• Extracted information:
--- START ---
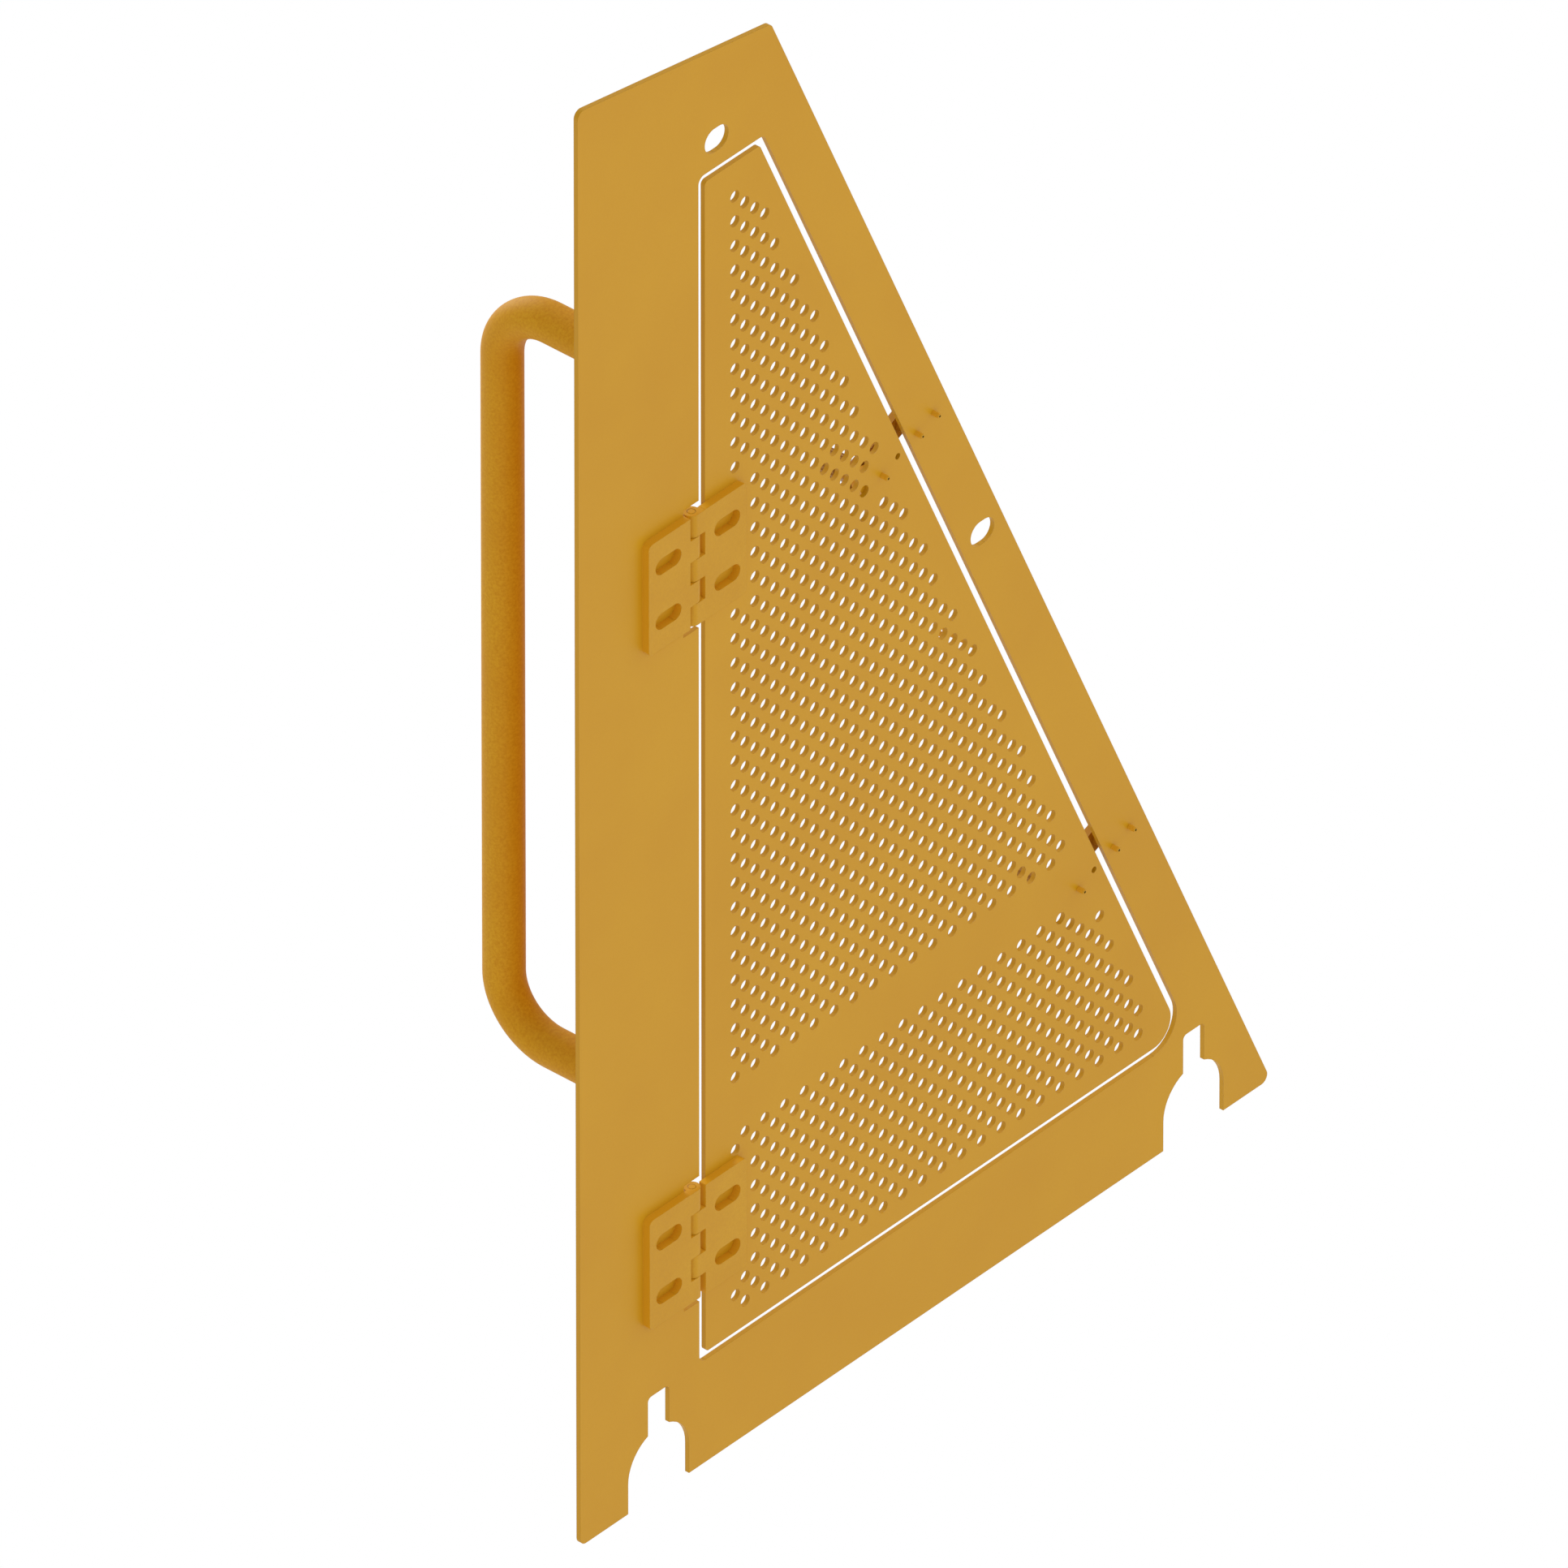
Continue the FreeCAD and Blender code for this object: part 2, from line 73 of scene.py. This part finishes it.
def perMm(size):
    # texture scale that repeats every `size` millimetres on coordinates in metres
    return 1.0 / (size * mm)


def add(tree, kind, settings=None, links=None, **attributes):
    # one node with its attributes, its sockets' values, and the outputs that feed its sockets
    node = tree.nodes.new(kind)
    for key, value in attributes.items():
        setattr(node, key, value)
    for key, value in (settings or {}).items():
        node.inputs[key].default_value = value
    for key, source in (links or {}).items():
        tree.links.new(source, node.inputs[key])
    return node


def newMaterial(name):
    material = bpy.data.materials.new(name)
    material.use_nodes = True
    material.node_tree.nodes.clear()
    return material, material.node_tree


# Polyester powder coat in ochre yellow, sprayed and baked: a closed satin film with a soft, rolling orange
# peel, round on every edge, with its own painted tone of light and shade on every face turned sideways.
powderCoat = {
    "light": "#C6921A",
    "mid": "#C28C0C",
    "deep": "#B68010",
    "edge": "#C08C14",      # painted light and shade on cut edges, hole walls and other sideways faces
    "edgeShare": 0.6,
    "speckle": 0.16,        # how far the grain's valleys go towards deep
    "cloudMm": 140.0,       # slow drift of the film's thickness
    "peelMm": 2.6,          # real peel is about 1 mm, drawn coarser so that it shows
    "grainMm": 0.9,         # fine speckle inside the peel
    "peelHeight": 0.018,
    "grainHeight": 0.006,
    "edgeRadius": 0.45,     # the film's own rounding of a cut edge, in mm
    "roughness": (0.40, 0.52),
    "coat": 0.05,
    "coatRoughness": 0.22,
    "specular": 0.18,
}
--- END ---
--- START ---
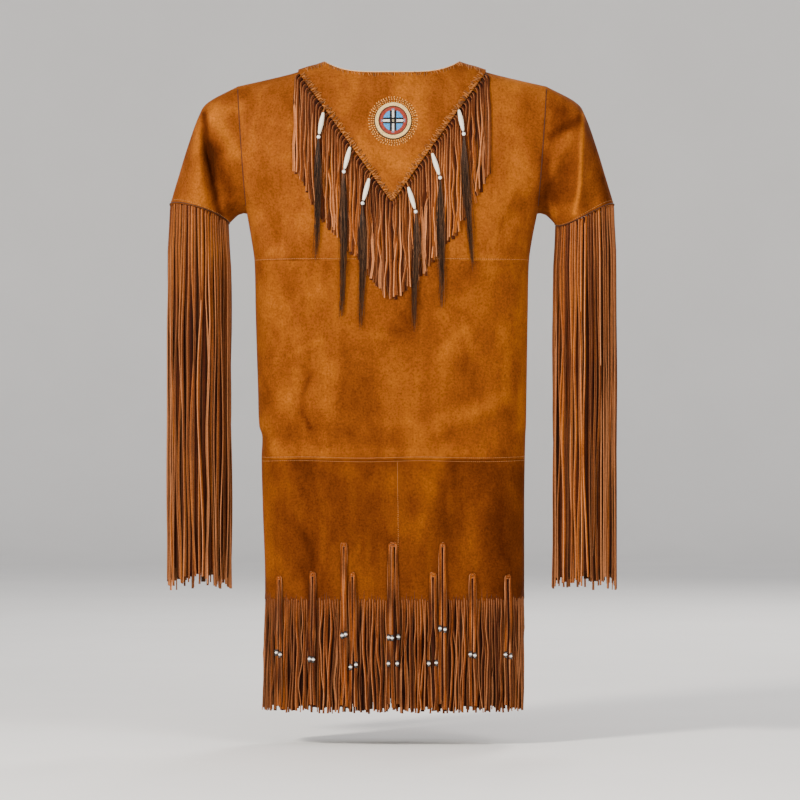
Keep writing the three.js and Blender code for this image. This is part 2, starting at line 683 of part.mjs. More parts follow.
--- END ---
From the data above, copy each line that holds "this".

• Expected answer:
Continue the FreeCAD and Blender code for this object: part 2, from line 73 of scene.py. This part finishes it.
Keep writing the three.js and Blender code for this image. This is part 2, starting at line 683 of part.mjs. More parts follow.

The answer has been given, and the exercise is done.